What is the problem with our world?
When my children were very small they held their father and mother’s hand tightly and felt safe. We’d come to a road and up would reach their little hand and rest it in mine.
But more was at rest in those moments than their hand. Their lives found rest in a father and mother’s safe hand.
When they were older and let go of their father and mother’s hand was when life became less restful and independence introduced danger and, at times, heartache. A father became frustrated and angry and a mother grieved and shed some tears along the way.
They are all adults now and, like their father, we all admit that life was a lot less complicated when our hands rested in the father or mother’s. It was a safe place.
Their hand was the place from which to draw wisdom, to learn integrity – integrity being the wholeness of life where the one whose hand we entrusted ours to, was the same hand in private as it was in public, consistent in all things and honourable.
Similar to our earthly homes, the problems with our world begin when we launch ourselves to independence from our heavenly Father’s hand. That launch has brought significant unrest, seen us caught up in foolishness and dabbling in evils and sins that leave us and others broken.
The absence of a heavenly Father also leaves us with no hand to hold and no confidence that what is broken can ever be fixed.
I think the nursery rhyme Humpty Dumpty depicts this broken and hopeless reality well.
Anyone who has held a parent’s hand would probably know that Humpty Dumpty had an unsolvable problem. The tragedy is that by teaching it to our children, we reinforce that what is broken can’t be fixed. And in personifying Humpty as more than an egg, we may inadvertently shape little minds to think brokenness is hopelessness.
Like Humpty, humanity has a problem that has left us broken. I am sure that when Humpty left that wall - whether he jumped, was pushed or just fell - watching the crash ahead of him, he wished he had held a hand to keep him safe.
Humpty’s situation as you know was hopeless. All the king’s horses and all the king’s men were unable to put Humpty together again.
I am sure they tried psychologists, psychiatrists, counsellors, priests and even friends and family members, but some breakages just seem irreparable.

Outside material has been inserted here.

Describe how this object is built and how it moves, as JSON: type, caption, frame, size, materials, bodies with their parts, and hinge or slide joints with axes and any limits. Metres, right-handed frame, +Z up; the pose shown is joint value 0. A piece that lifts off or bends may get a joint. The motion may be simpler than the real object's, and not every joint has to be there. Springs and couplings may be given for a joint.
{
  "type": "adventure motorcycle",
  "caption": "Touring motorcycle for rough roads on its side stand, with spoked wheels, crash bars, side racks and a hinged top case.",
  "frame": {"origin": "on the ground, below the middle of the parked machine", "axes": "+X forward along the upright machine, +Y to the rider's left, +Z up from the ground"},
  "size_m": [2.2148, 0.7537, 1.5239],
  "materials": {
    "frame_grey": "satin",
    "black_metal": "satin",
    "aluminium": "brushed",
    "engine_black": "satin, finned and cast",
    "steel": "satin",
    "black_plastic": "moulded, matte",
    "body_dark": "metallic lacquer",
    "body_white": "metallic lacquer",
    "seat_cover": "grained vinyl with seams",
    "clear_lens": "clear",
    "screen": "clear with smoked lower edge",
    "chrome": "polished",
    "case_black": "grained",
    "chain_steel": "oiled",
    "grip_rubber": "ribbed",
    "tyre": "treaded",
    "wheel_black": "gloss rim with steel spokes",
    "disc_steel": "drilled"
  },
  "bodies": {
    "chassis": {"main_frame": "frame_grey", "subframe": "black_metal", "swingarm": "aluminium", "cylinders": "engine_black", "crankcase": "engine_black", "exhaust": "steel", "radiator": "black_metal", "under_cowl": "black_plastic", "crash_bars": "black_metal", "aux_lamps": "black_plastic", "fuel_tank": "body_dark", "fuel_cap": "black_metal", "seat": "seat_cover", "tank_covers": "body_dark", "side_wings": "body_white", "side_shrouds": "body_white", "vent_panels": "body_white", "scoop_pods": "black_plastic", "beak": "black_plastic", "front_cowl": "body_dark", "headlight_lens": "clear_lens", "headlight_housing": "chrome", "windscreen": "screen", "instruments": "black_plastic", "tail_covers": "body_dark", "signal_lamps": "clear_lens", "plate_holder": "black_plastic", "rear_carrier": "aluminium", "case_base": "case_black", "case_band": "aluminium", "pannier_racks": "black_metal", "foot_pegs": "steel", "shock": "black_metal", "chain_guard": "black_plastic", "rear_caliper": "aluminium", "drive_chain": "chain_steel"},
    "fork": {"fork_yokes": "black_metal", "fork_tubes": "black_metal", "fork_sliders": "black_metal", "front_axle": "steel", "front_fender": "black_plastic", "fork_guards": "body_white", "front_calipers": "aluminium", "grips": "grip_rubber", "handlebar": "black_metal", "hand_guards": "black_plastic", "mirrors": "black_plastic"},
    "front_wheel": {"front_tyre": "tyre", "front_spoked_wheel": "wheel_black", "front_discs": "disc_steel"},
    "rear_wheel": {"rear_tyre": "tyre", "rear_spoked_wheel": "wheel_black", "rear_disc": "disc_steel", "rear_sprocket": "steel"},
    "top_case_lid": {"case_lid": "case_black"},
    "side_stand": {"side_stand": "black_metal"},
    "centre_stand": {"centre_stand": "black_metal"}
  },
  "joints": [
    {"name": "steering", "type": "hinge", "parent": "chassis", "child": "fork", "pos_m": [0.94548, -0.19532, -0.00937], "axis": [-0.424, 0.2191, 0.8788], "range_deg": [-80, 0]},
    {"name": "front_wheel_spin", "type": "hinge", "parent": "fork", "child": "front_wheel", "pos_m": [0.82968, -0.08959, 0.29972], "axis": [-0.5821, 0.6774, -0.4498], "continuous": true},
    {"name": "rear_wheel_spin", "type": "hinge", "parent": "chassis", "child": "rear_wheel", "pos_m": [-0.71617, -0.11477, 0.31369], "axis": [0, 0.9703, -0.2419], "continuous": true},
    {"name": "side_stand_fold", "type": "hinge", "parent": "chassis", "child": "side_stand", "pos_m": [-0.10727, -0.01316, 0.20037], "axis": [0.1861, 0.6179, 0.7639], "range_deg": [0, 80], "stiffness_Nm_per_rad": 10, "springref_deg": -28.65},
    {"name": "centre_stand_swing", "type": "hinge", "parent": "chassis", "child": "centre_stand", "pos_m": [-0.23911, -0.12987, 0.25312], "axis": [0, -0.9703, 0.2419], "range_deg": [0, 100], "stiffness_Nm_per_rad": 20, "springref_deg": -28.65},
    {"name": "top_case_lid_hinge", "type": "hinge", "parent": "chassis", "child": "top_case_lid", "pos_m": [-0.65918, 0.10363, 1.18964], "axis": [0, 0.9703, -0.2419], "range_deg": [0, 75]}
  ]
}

Humpty didn’t need those incapable of offering repair like king’s horses or king’s men. But the great sadness of the nursery rhyme was the very apparent absence of the king.
That’s a very familiar leadership failure when problems seem unsolvable - leaders who are noticeably absent, who make themselves scarce when problems seem insurmountable.

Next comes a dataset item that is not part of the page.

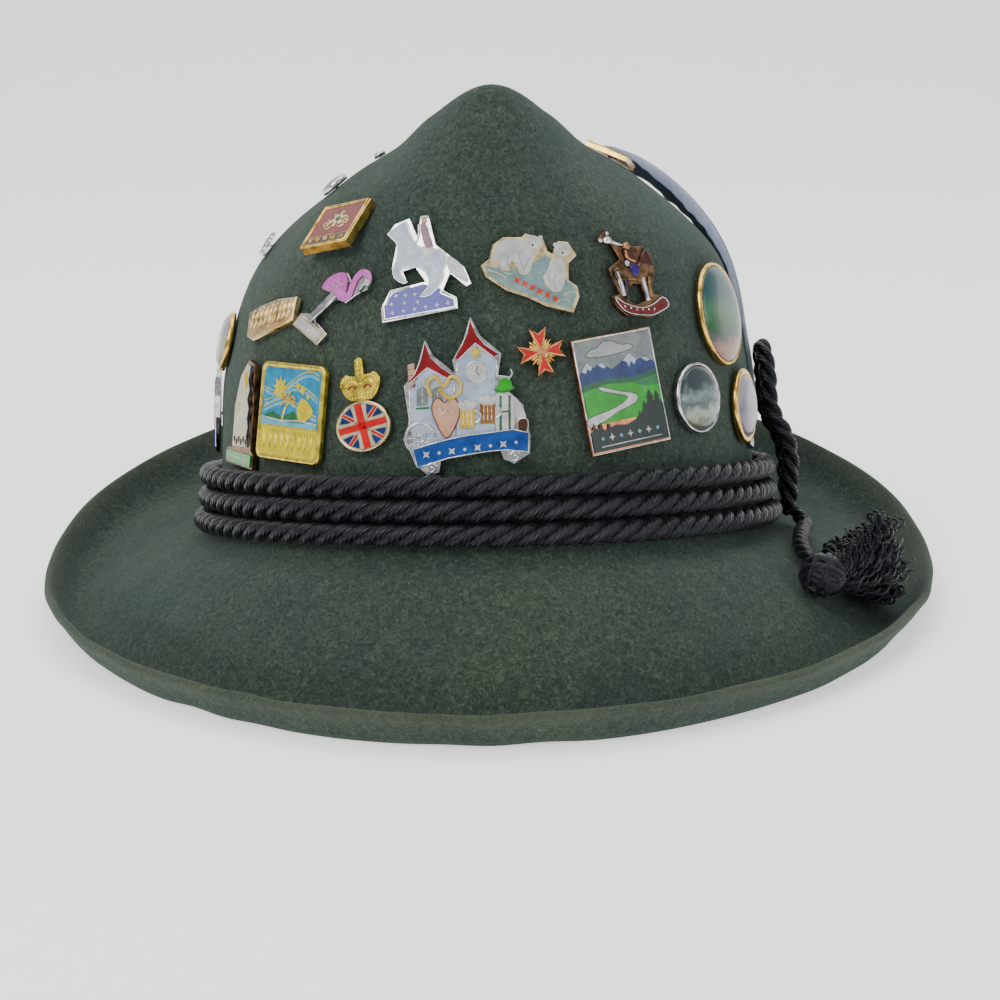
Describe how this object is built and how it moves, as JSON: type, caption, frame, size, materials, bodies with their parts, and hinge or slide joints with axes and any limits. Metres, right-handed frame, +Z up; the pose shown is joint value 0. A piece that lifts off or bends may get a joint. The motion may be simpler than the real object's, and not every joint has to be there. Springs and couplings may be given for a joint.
{
  "type": "tyrolean hat",
  "caption": "Felt alpine hat with a pinched teardrop crown, upturned back brim, twisted cord band, cord loop, knotted tassel, feather and souvenir pins.",
  "frame": {"origin": "centre of the bottom of the hat's bounding box, on the surface that the hat rests on, measured without the free cord tail and its tassel", "axes": "+Z up from the resting surface, -Y towards the front of the brim, +X towards the wearer's left, where the loop, tassel and feather are"},
  "size_m": [0.2824, 0.3002, 0.1646],
  "materials": {
    "felt": "dense dark grey-green felt with a fine mottled nap",
    "cord": "black satin yarn twisted in three strands",
    "tassel_thread": "black frayed satin thread, soft sheen",
    "feather": "smooth matt blue-grey barbs on a pale quill",
    "gold_metal": "polished gold-coloured plating, lightly worn",
    "silver_metal": "polished silver-coloured plating, lightly worn",
    "dark_bronze": "dark bronze-coloured relief with bright edges",
    "clutch_metal": "plain stamped brass-coloured metal",
    "white_enamel": "glossy white enamel",
    "red_enamel": "glossy red enamel",
    "blue_enamel": "glossy blue enamel",
    "green_enamel": "glossy dark green enamel",
    "pink_enamel": "glossy pink enamel",
    "clear_dome": "clear glossy dome over a coloured picture"
  },
  "bodies": {
    "root": {"felt_body": "felt", "band_cord_1": "cord", "band_cord_2": "cord", "band_cord_3": "cord", "cord_loop": "cord", "cord_tail": "cord", "tassel": "tassel_thread", "feather": "feather", "pin_red_frame": "red_enamel", "clutch_red_frame": "clutch_metal", "pin_horse": "white_enamel", "clutch_horse": "clutch_metal", "pin_bears": "white_enamel", "clutch_bears": "clutch_metal", "pin_rider": "dark_bronze", "clutch_rider": "clutch_metal", "pin_picture": "gold_metal", "clutch_picture": "clutch_metal", "pin_crown_flag": "gold_metal", "clutch_crown_flag": "clutch_metal", "pin_towers": "white_enamel", "clutch_towers": "clutch_metal", "pin_cross": "red_enamel", "clutch_cross": "clutch_metal", "pin_landscape": "blue_enamel", "clutch_landscape": "clutch_metal", "pin_dome_green": "clear_dome", "clutch_dome_green": "clutch_metal", "pin_dome_silver": "clear_dome", "clutch_dome_silver": "clutch_metal", "pin_dome_gold": "clear_dome", "clutch_dome_gold": "clutch_metal", "pin_stud": "silver_metal", "clutch_stud": "clutch_metal", "pin_flamingo": "pink_enamel", "clutch_flamingo": "clutch_metal", "pin_relief": "gold_metal", "clutch_relief": "clutch_metal", "pin_disc_side": "clear_dome", "clutch_disc_side": "clutch_metal", "pin_bottle": "white_enamel", "clutch_bottle": "clutch_metal", "pin_shield_side": "blue_enamel", "clutch_shield_side": "clutch_metal", "pin_chain": "silver_metal", "clutch_chain": "clutch_metal", "pin_disc_top": "silver_metal", "clutch_disc_top": "clutch_metal", "pin_bead": "silver_metal", "clutch_bead": "clutch_metal", "pin_square_top": "green_enamel", "clutch_square_top": "clutch_metal"}
  },
  "joints": []
}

Someone has written another verse to Humpty Dumpty that I think our world is desperate to hear.
It is a verse that finds hope not in all the king’s men and all the king’s horses but in the King of life himself – a son who is God’s son and who seeks to put our hands back into the safe hands of our Heavenly Father. A king who makes Himself present amidst insurmountable brokenness and gives His life to our repair.
Jesus Christ came to our wall,
Jesus Christ died for our fall;
So that regardless of death and in spite of sin,
Through grace, He might put us all together again.
Next time you teach Humpty Dumpty to your children, you might also introduce Jesus. What kind of parent doesn’t want to see their children in the safe hand of the One who can offer healing and repair beyond brokenness?
And what hope has a child who has no hope beyond brokenness?